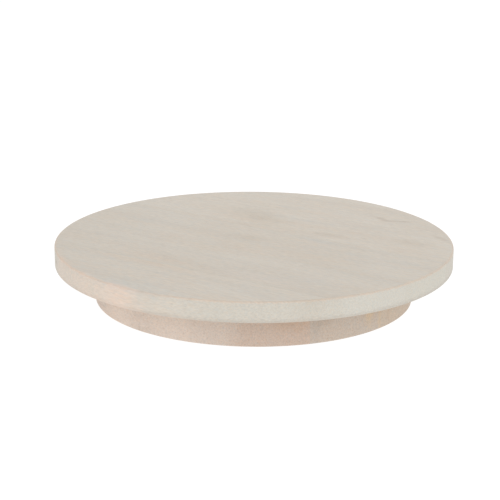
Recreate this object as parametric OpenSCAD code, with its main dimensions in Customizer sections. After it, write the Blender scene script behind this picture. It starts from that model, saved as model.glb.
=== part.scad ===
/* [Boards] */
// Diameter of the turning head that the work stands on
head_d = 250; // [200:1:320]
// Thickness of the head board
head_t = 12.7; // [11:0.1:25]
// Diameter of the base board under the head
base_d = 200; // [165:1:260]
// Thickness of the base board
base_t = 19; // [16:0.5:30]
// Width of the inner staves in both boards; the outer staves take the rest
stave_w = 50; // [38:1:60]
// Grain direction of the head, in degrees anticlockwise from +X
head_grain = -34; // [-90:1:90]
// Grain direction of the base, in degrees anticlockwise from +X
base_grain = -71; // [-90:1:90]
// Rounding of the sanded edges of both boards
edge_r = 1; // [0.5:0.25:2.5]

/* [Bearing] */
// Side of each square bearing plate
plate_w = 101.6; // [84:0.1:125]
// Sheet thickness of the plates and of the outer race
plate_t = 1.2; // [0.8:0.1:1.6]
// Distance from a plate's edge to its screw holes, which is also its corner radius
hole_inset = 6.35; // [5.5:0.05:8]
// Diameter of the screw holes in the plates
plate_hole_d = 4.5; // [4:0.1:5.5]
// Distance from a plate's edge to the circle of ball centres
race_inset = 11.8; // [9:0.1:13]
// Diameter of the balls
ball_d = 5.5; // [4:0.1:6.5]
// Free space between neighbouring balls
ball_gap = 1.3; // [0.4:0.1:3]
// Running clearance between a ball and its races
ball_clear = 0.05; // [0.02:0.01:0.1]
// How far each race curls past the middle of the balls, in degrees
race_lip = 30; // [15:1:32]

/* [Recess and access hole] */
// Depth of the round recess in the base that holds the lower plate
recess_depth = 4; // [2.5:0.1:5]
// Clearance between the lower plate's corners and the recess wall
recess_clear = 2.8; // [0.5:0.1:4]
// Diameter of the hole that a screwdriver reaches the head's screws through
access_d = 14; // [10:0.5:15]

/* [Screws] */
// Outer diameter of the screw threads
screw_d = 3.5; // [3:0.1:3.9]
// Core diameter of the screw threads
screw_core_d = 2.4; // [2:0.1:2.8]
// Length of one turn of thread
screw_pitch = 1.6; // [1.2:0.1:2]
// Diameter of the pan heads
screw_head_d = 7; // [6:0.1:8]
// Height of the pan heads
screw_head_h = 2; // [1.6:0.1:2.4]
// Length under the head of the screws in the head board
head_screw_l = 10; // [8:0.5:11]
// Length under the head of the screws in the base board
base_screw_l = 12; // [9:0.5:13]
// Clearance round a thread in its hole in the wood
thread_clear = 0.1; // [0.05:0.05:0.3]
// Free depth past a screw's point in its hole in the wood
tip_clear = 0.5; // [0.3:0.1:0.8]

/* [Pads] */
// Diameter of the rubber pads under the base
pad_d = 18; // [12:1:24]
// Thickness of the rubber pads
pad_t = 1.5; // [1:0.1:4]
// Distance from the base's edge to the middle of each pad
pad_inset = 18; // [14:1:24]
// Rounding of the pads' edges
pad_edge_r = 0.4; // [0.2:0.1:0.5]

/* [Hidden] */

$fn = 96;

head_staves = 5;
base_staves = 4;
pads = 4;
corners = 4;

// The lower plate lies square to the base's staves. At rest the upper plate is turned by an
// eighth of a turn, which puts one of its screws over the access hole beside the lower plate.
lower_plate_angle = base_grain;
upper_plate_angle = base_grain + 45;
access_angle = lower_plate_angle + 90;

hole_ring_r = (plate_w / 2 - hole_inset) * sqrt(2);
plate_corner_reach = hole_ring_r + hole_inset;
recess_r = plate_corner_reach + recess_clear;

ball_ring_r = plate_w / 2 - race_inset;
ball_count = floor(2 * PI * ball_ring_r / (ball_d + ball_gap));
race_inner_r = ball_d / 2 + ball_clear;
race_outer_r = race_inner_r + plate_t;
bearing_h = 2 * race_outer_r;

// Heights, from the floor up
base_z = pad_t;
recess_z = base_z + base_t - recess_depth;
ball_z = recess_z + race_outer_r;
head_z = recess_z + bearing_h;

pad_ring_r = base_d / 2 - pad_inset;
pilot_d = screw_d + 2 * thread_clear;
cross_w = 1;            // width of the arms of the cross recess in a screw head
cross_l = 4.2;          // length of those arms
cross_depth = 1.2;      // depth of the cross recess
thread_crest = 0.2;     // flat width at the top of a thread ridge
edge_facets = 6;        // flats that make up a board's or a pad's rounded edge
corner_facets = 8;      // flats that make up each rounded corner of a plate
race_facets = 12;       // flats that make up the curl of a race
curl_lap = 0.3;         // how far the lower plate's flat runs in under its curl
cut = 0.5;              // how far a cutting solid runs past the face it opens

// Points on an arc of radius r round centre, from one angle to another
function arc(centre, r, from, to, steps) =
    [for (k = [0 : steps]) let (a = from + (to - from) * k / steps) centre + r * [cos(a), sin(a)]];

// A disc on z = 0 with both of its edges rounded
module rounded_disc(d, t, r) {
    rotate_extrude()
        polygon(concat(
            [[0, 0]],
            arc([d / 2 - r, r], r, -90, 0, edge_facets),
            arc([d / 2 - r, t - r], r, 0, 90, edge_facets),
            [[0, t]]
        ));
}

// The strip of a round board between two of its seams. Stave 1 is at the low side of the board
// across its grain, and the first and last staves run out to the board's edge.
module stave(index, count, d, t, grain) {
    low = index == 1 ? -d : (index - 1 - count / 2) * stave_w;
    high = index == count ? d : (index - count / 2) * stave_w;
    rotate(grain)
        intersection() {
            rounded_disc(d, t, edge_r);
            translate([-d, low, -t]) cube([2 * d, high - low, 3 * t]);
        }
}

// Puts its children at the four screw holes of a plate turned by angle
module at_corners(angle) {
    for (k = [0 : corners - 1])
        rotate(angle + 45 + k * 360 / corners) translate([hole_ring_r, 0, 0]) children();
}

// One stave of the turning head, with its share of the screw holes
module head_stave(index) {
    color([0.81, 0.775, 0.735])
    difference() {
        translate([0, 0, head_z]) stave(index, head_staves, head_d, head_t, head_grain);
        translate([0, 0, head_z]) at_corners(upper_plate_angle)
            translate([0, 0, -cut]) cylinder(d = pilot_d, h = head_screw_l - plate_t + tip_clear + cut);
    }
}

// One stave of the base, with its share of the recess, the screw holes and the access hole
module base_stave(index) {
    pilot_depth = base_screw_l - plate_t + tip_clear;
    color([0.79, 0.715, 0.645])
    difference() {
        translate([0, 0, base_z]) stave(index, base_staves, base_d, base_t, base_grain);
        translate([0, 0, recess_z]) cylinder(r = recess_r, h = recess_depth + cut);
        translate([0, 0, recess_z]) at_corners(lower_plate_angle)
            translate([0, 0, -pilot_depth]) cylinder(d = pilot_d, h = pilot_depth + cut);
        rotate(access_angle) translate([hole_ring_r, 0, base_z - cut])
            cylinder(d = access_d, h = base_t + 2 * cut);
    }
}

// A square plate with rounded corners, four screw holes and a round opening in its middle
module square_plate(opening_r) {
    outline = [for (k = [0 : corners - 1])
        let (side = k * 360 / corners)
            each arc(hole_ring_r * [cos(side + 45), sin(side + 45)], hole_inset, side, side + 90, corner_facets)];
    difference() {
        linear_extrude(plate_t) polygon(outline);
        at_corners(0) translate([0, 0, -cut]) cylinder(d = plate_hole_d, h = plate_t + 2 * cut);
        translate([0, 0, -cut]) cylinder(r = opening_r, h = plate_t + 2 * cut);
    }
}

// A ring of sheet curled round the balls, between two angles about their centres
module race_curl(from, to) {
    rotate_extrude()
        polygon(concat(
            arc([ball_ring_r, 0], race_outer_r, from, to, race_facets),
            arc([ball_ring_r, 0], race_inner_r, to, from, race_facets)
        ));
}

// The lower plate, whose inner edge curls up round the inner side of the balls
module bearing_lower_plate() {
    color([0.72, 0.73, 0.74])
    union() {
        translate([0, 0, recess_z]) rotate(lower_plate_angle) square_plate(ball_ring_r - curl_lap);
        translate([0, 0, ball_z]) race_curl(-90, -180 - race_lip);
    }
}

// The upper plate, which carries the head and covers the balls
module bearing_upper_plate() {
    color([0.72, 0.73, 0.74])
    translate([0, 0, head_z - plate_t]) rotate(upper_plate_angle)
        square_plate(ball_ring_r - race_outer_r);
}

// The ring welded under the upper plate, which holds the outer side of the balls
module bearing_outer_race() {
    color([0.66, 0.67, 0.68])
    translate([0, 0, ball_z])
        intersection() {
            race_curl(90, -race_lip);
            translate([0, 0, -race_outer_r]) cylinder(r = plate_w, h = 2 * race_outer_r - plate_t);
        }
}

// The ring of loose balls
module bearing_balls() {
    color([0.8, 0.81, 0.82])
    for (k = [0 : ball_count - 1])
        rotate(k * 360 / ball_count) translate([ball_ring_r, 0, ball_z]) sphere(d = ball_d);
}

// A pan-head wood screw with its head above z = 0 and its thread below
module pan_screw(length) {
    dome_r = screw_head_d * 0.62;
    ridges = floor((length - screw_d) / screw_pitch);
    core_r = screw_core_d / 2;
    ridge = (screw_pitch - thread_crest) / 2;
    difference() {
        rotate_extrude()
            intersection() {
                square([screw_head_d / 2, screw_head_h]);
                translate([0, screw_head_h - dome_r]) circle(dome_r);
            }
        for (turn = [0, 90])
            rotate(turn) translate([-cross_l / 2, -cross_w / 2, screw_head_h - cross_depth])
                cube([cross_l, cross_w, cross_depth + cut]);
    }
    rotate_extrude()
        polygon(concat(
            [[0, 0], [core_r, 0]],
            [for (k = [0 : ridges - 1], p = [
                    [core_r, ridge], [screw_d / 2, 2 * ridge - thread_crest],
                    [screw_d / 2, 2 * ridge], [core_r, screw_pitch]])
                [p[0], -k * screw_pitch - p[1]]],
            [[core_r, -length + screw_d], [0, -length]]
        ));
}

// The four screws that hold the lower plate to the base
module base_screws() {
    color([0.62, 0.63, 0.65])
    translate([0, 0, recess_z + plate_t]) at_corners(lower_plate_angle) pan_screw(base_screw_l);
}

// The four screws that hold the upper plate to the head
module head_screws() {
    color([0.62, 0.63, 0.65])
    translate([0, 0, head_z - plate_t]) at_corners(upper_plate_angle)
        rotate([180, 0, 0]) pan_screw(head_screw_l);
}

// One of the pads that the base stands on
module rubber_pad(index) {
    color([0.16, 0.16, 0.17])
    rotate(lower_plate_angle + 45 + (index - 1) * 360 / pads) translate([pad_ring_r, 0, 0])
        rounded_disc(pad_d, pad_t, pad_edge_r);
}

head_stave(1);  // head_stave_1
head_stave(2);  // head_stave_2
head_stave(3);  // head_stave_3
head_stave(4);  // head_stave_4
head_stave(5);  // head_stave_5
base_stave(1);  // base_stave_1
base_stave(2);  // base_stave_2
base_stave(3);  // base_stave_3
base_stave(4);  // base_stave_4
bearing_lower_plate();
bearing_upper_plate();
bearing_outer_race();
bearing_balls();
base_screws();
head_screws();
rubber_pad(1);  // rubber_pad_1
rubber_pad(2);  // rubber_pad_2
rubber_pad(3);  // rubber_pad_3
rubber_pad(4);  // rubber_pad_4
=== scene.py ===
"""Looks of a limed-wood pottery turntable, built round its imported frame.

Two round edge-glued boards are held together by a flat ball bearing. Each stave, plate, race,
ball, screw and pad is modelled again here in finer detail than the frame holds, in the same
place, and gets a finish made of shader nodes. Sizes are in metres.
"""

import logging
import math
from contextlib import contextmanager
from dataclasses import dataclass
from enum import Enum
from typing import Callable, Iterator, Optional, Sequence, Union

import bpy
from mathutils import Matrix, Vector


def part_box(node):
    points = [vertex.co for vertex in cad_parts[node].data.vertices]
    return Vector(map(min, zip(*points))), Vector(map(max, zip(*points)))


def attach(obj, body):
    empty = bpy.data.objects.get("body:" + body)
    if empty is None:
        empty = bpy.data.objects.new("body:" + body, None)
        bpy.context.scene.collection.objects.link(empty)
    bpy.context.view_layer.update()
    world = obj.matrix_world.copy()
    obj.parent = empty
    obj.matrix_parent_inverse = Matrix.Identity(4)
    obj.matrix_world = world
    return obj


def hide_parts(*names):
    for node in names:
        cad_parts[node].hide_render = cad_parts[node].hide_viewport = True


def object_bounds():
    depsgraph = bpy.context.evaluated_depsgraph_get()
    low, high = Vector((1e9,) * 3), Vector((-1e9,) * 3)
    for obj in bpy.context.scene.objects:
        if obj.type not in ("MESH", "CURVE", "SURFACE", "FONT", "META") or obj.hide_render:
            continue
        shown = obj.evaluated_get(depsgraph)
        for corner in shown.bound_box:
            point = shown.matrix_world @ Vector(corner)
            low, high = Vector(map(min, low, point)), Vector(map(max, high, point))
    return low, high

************

• _What the task asks_
Give back exactly the lines beginning at the one with "if obj.type not" and ending at the final line of the material; both boundary lines belong in it.

• _Solution to the problem_
        if obj.type not in ("MESH", "CURVE", "SURFACE", "FONT", "META") or obj.hide_render:
            continue
        shown = obj.evaluated_get(depsgraph)
        for corner in shown.bound_box:
            point = shown.matrix_world @ Vector(corner)
            low, high = Vector(map(min, low, point)), Vector(map(max, high, point))
    return low, high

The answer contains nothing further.